What to do ->
Give back the whole listing exactly as shown.

(Modeling code records)
────────────────

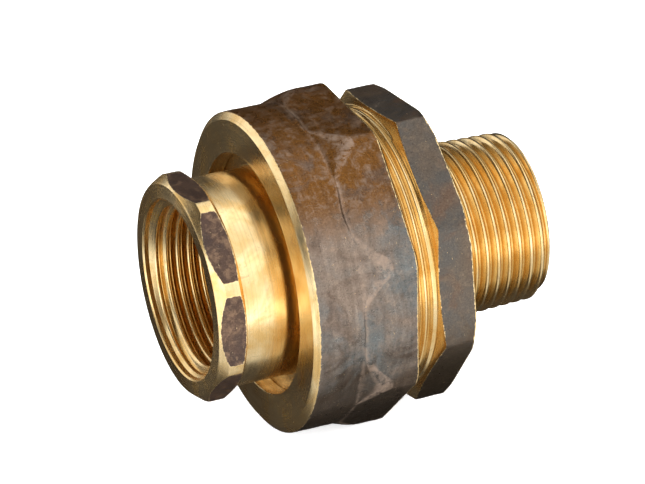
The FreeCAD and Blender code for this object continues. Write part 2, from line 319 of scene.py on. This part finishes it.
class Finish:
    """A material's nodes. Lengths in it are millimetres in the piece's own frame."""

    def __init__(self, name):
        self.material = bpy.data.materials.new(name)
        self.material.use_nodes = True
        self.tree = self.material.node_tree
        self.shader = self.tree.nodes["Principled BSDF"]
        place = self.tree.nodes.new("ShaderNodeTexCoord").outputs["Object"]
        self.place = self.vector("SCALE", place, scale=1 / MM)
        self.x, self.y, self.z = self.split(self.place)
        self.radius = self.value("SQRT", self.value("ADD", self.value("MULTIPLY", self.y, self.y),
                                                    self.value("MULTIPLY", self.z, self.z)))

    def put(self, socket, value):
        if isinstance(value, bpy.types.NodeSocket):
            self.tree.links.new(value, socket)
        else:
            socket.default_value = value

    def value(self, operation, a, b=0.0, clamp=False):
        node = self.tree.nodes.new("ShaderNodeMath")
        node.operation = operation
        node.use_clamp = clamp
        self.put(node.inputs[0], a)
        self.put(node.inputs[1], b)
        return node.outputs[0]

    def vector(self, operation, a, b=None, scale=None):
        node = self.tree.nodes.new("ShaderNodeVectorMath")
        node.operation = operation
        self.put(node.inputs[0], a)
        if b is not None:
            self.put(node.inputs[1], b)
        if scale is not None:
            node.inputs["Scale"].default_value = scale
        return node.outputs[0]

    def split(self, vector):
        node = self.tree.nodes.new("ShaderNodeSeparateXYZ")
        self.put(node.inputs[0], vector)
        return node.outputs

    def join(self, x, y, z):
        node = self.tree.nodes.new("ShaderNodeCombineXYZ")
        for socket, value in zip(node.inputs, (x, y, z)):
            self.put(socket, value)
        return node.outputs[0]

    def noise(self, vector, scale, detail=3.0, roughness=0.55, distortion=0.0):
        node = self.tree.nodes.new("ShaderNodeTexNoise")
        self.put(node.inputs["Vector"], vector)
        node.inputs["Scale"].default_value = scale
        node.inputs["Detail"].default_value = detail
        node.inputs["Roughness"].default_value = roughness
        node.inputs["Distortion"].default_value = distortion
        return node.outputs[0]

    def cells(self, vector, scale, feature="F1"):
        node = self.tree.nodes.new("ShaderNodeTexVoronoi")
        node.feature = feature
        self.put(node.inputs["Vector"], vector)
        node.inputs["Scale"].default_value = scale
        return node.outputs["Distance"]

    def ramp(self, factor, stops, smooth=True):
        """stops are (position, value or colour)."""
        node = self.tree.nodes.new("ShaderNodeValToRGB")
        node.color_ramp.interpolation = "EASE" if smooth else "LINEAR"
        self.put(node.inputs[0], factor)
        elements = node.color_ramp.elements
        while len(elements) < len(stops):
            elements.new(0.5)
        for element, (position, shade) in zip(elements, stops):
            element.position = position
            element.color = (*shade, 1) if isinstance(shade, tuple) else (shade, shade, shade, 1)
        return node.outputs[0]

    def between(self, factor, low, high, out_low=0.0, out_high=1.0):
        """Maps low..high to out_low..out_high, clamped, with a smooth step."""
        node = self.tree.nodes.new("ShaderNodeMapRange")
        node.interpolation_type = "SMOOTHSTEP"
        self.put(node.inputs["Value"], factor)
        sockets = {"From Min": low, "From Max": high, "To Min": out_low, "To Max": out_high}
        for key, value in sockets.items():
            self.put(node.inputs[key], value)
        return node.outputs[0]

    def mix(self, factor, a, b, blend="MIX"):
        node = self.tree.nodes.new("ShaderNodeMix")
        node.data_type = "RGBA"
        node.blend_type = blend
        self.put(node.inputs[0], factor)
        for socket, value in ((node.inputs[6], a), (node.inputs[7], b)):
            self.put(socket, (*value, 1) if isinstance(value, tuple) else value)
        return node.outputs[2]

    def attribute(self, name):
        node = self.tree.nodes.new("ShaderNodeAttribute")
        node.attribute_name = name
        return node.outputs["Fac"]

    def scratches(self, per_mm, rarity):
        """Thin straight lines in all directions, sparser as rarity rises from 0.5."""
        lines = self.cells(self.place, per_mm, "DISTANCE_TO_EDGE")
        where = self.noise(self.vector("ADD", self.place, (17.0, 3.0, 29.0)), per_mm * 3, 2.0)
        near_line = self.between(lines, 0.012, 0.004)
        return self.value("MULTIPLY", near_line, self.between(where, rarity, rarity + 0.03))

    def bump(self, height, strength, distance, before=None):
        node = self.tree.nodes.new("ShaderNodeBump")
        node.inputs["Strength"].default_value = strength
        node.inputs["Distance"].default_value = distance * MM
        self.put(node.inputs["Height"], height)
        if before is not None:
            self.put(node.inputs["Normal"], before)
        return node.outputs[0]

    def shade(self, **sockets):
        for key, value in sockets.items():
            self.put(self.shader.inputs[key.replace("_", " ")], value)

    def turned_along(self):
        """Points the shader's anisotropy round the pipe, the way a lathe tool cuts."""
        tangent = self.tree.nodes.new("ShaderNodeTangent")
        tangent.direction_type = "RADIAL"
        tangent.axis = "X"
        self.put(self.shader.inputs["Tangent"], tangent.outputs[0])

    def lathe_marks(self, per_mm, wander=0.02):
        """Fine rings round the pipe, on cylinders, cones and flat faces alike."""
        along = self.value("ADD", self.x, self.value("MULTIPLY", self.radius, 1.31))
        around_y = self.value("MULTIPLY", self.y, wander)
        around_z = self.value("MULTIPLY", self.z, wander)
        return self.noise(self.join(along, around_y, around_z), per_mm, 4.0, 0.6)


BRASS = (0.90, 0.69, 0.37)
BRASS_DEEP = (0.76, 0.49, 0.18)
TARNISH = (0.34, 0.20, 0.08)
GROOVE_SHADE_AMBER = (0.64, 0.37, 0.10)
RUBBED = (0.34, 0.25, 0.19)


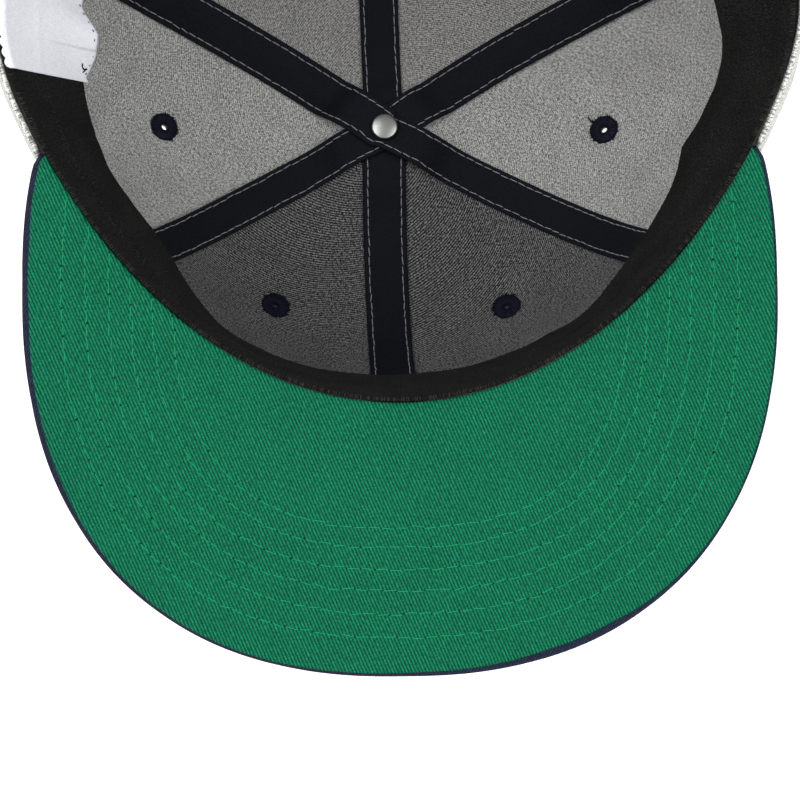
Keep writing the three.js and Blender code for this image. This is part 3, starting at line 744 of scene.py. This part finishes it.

────────────────

Output ->
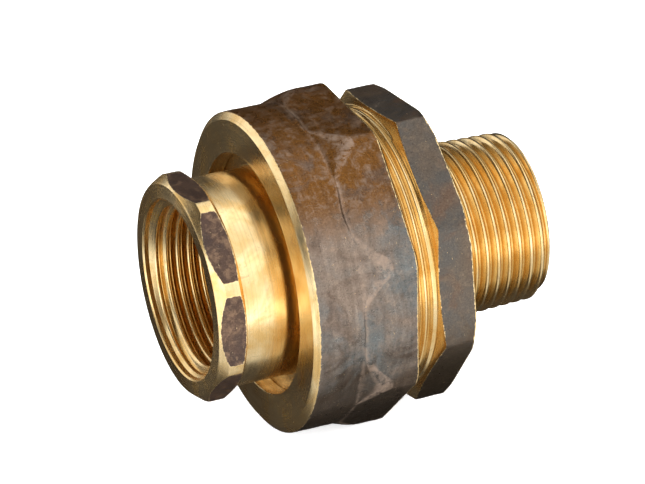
The FreeCAD and Blender code for this object continues. Write part 2, from line 319 of scene.py on. This part finishes it.
class Finish:
    """A material's nodes. Lengths in it are millimetres in the piece's own frame."""

    def __init__(self, name):
        self.material = bpy.data.materials.new(name)
        self.material.use_nodes = True
        self.tree = self.material.node_tree
        self.shader = self.tree.nodes["Principled BSDF"]
        place = self.tree.nodes.new("ShaderNodeTexCoord").outputs["Object"]
        self.place = self.vector("SCALE", place, scale=1 / MM)
        self.x, self.y, self.z = self.split(self.place)
        self.radius = self.value("SQRT", self.value("ADD", self.value("MULTIPLY", self.y, self.y),
                                                    self.value("MULTIPLY", self.z, self.z)))

    def put(self, socket, value):
        if isinstance(value, bpy.types.NodeSocket):
            self.tree.links.new(value, socket)
        else:
            socket.default_value = value

    def value(self, operation, a, b=0.0, clamp=False):
        node = self.tree.nodes.new("ShaderNodeMath")
        node.operation = operation
        node.use_clamp = clamp
        self.put(node.inputs[0], a)
        self.put(node.inputs[1], b)
        return node.outputs[0]

    def vector(self, operation, a, b=None, scale=None):
        node = self.tree.nodes.new("ShaderNodeVectorMath")
        node.operation = operation
        self.put(node.inputs[0], a)
        if b is not None:
            self.put(node.inputs[1], b)
        if scale is not None:
            node.inputs["Scale"].default_value = scale
        return node.outputs[0]

    def split(self, vector):
        node = self.tree.nodes.new("ShaderNodeSeparateXYZ")
        self.put(node.inputs[0], vector)
        return node.outputs

    def join(self, x, y, z):
        node = self.tree.nodes.new("ShaderNodeCombineXYZ")
        for socket, value in zip(node.inputs, (x, y, z)):
            self.put(socket, value)
        return node.outputs[0]

    def noise(self, vector, scale, detail=3.0, roughness=0.55, distortion=0.0):
        node = self.tree.nodes.new("ShaderNodeTexNoise")
        self.put(node.inputs["Vector"], vector)
        node.inputs["Scale"].default_value = scale
        node.inputs["Detail"].default_value = detail
        node.inputs["Roughness"].default_value = roughness
        node.inputs["Distortion"].default_value = distortion
        return node.outputs[0]

    def cells(self, vector, scale, feature="F1"):
        node = self.tree.nodes.new("ShaderNodeTexVoronoi")
        node.feature = feature
        self.put(node.inputs["Vector"], vector)
        node.inputs["Scale"].default_value = scale
        return node.outputs["Distance"]

    def ramp(self, factor, stops, smooth=True):
        """stops are (position, value or colour)."""
        node = self.tree.nodes.new("ShaderNodeValToRGB")
        node.color_ramp.interpolation = "EASE" if smooth else "LINEAR"
        self.put(node.inputs[0], factor)
        elements = node.color_ramp.elements
        while len(elements) < len(stops):
            elements.new(0.5)
        for element, (position, shade) in zip(elements, stops):
            element.position = position
            element.color = (*shade, 1) if isinstance(shade, tuple) else (shade, shade, shade, 1)
        return node.outputs[0]

    def between(self, factor, low, high, out_low=0.0, out_high=1.0):
        """Maps low..high to out_low..out_high, clamped, with a smooth step."""
        node = self.tree.nodes.new("ShaderNodeMapRange")
        node.interpolation_type = "SMOOTHSTEP"
        self.put(node.inputs["Value"], factor)
        sockets = {"From Min": low, "From Max": high, "To Min": out_low, "To Max": out_high}
        for key, value in sockets.items():
            self.put(node.inputs[key], value)
        return node.outputs[0]

    def mix(self, factor, a, b, blend="MIX"):
        node = self.tree.nodes.new("ShaderNodeMix")
        node.data_type = "RGBA"
        node.blend_type = blend
        self.put(node.inputs[0], factor)
        for socket, value in ((node.inputs[6], a), (node.inputs[7], b)):
            self.put(socket, (*value, 1) if isinstance(value, tuple) else value)
        return node.outputs[2]

    def attribute(self, name):
        node = self.tree.nodes.new("ShaderNodeAttribute")
        node.attribute_name = name
        return node.outputs["Fac"]

    def scratches(self, per_mm, rarity):
        """Thin straight lines in all directions, sparser as rarity rises from 0.5."""
        lines = self.cells(self.place, per_mm, "DISTANCE_TO_EDGE")
        where = self.noise(self.vector("ADD", self.place, (17.0, 3.0, 29.0)), per_mm * 3, 2.0)
        near_line = self.between(lines, 0.012, 0.004)
        return self.value("MULTIPLY", near_line, self.between(where, rarity, rarity + 0.03))

    def bump(self, height, strength, distance, before=None):
        node = self.tree.nodes.new("ShaderNodeBump")
        node.inputs["Strength"].default_value = strength
        node.inputs["Distance"].default_value = distance * MM
        self.put(node.inputs["Height"], height)
        if before is not None:
            self.put(node.inputs["Normal"], before)
        return node.outputs[0]

    def shade(self, **sockets):
        for key, value in sockets.items():
            self.put(self.shader.inputs[key.replace("_", " ")], value)

    def turned_along(self):
        """Points the shader's anisotropy round the pipe, the way a lathe tool cuts."""
        tangent = self.tree.nodes.new("ShaderNodeTangent")
        tangent.direction_type = "RADIAL"
        tangent.axis = "X"
        self.put(self.shader.inputs["Tangent"], tangent.outputs[0])

    def lathe_marks(self, per_mm, wander=0.02):
        """Fine rings round the pipe, on cylinders, cones and flat faces alike."""
        along = self.value("ADD", self.x, self.value("MULTIPLY", self.radius, 1.31))
        around_y = self.value("MULTIPLY", self.y, wander)
        around_z = self.value("MULTIPLY", self.z, wander)
        return self.noise(self.join(along, around_y, around_z), per_mm, 4.0, 0.6)


BRASS = (0.90, 0.69, 0.37)
BRASS_DEEP = (0.76, 0.49, 0.18)
TARNISH = (0.34, 0.20, 0.08)
GROOVE_SHADE_AMBER = (0.64, 0.37, 0.10)
RUBBED = (0.34, 0.25, 0.19)


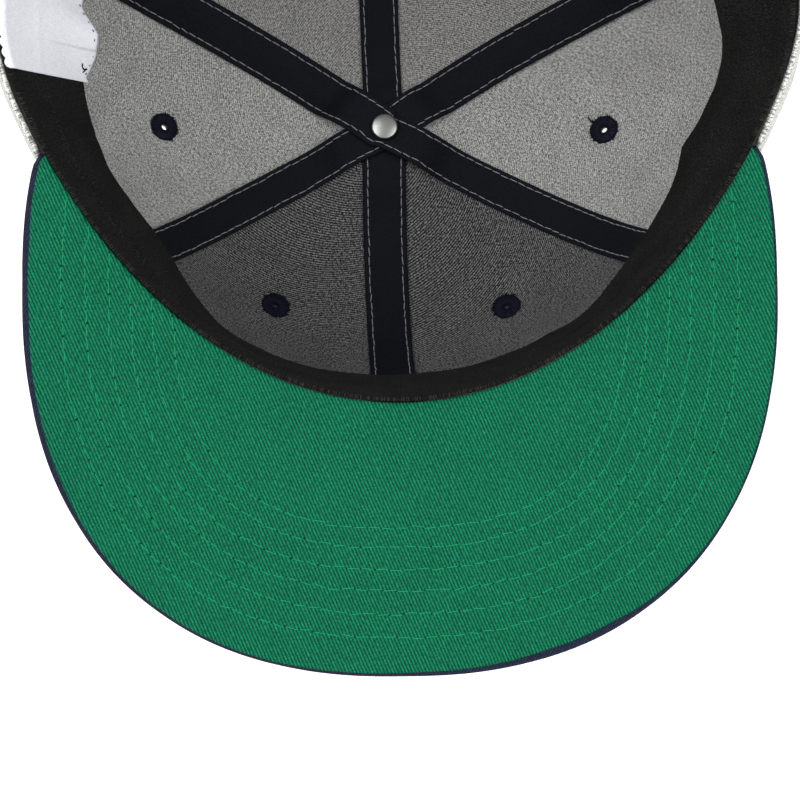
Keep writing the three.js and Blender code for this image. This is part 3, starting at line 744 of scene.py. This part finishes it.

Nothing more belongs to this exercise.